The Senate Energy and Natural Resources Committee held a hearing yesterday, reported here by the Oil & Gas Journal, on the possible impact of exploratory oil drilling by non-U.S. companies in Cuban territorial waters in the Gulf of Mexico. Michael R. Bromwich, Director of the U.S. Bureau of Safety and Environmental Enforcement (“BSEE”) tried to assure the Committee that U.S. companies could respond quickly to an oil spill in Cuban waters notwithstanding the U.S. embargo on Cuba.

He said that the US Departments of Commerce and the Treasury have a long-standing practice of providing licenses to address environmental challenges in Cuban waters, and that DOC’s Bureau of Industry and Security has issued a number of them for booms, skimmers, dispersants, pumps, and other equipment and supplies to minimize environmental damage from a spill. “I believe the Commerce and Treasury departments would move quickly to approve more licenses if needed,” he said.

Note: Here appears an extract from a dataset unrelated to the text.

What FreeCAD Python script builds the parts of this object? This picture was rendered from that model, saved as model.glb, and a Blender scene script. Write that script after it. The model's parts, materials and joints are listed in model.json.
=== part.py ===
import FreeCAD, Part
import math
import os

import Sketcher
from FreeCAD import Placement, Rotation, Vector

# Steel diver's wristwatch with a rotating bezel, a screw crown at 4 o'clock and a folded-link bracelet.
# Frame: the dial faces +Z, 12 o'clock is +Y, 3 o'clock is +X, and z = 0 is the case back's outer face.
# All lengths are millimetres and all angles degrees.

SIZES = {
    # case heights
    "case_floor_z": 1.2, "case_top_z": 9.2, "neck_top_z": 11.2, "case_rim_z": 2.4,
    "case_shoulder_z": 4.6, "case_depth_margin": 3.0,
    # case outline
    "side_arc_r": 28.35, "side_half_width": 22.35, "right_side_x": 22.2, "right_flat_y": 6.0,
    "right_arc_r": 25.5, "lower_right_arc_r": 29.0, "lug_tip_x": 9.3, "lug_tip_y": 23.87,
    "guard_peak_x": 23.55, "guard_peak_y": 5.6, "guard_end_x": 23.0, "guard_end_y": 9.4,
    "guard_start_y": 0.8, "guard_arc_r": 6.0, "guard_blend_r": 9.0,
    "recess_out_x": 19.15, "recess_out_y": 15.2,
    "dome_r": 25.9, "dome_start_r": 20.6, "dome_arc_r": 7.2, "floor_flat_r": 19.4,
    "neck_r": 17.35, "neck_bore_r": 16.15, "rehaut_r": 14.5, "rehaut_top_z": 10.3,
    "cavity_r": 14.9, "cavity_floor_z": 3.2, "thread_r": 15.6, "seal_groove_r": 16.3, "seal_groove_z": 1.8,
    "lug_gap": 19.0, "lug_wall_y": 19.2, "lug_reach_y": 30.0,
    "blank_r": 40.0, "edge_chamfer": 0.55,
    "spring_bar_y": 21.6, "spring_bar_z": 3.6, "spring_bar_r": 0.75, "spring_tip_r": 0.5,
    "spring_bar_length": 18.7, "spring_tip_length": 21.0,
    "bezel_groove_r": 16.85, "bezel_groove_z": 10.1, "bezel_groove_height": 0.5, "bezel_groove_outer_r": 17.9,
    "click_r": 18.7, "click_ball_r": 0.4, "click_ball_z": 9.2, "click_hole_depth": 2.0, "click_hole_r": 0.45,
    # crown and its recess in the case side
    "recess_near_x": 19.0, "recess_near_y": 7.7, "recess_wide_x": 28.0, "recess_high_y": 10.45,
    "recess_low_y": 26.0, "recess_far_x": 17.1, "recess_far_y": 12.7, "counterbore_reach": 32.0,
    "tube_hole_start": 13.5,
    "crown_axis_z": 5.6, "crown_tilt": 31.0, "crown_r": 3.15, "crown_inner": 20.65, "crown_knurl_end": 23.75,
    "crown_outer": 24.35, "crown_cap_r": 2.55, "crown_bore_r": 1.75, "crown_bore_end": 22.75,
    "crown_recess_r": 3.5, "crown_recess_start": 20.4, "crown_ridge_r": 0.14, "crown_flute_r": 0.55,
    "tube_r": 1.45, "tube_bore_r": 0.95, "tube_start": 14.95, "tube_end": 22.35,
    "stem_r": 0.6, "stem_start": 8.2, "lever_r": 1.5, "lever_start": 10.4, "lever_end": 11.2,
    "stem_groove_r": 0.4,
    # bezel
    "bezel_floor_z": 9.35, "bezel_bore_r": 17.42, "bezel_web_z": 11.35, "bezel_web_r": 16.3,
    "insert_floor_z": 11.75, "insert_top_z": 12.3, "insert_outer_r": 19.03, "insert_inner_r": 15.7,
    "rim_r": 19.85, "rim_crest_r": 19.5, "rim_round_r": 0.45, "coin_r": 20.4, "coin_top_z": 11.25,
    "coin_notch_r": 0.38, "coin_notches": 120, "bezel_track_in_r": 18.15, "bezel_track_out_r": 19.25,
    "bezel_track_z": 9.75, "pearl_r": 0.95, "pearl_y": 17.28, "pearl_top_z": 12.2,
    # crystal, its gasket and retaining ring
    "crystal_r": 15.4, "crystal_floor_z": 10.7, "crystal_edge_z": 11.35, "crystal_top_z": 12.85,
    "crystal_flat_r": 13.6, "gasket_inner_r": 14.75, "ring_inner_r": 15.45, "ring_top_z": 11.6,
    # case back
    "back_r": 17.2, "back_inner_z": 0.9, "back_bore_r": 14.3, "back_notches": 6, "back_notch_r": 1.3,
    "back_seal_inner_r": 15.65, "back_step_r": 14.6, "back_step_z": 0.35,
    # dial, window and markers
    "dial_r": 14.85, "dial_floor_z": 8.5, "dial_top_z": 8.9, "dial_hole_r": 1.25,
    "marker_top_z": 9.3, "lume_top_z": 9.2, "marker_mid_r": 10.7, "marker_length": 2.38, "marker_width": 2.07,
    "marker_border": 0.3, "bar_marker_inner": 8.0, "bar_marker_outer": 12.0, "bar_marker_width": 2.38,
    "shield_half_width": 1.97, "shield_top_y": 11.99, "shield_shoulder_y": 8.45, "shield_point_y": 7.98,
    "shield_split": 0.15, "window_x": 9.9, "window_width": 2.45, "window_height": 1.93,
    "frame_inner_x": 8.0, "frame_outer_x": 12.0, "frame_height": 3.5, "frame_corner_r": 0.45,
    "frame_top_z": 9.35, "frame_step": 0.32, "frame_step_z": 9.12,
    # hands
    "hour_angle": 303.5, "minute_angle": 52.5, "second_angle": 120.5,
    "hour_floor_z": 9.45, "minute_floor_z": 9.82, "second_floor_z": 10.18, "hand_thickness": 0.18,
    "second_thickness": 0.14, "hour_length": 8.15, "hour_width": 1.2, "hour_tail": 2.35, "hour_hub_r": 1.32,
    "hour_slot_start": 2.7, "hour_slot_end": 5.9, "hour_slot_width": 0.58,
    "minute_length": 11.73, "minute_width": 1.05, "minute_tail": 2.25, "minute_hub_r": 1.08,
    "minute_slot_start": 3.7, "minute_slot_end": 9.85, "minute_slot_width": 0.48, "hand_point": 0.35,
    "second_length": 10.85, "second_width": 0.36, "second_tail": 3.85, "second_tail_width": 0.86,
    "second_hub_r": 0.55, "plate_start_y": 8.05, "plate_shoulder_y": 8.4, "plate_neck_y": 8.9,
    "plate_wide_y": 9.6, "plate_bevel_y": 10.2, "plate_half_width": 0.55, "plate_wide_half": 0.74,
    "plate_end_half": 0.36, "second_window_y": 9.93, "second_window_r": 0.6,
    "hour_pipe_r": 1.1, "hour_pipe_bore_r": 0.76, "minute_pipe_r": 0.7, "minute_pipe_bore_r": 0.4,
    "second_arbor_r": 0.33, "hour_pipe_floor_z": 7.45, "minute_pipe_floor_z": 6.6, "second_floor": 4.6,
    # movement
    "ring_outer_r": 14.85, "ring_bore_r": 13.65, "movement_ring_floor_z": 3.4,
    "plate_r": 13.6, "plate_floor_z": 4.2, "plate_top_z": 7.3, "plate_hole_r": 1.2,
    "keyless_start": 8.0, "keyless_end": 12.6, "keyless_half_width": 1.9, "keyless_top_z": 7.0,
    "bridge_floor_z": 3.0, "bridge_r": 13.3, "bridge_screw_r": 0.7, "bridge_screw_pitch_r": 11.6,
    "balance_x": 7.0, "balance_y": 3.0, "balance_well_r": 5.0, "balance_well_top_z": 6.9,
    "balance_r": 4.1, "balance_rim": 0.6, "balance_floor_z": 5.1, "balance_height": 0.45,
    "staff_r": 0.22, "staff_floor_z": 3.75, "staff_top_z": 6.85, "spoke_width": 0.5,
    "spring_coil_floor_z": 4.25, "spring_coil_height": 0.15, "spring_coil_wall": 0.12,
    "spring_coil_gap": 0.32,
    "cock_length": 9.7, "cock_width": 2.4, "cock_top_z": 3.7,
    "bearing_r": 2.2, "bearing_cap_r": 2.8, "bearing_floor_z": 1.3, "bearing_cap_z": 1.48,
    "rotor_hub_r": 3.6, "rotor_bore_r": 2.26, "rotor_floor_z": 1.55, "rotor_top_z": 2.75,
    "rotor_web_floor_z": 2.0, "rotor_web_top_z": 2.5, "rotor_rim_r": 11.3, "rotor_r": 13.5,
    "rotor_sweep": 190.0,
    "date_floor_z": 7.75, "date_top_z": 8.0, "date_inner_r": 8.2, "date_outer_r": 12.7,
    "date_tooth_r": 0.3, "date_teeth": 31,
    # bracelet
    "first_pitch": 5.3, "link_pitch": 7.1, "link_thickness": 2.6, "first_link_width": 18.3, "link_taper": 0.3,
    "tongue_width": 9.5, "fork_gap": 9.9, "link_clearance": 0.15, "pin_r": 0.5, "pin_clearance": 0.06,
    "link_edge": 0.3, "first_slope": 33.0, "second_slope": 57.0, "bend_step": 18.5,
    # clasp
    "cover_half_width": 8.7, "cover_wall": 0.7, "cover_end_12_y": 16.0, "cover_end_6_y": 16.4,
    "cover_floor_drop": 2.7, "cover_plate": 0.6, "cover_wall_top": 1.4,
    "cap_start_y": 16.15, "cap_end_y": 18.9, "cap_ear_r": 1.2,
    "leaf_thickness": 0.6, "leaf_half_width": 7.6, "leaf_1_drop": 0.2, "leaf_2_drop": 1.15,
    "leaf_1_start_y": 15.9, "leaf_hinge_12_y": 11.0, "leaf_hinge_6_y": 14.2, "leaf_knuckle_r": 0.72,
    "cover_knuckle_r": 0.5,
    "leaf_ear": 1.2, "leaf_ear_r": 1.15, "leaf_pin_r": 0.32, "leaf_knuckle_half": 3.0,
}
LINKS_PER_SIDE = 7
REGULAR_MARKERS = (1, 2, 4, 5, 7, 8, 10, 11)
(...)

Not all witnesses before the Committee shared Bromwich’s rosy view of our ability to respond to a Cuban spill:

Paul A. Schuler, president of Clean Caribbean & Americas, an international spill response cooperative operating in the region, said only three US companies have such licenses that must be renewed every 1-2 years. “It needs to be handled in advance, and not as an ad hoc action as part of a response to an oil spill,” Schuler said. “Others would have to go through the entire licensing process, and my experience has been that it has not been quick.”

I suspect that exporters with experience obtaining licenses from BIS and OFAC might also share Schuler’s scepticism about whether the agencies could move quickly on licenses by U.S. companies to provide clean-up services in Cuban waters (which would require an OFAC license) and export equipment to be used in that clean-up effort (which would require a BIS license).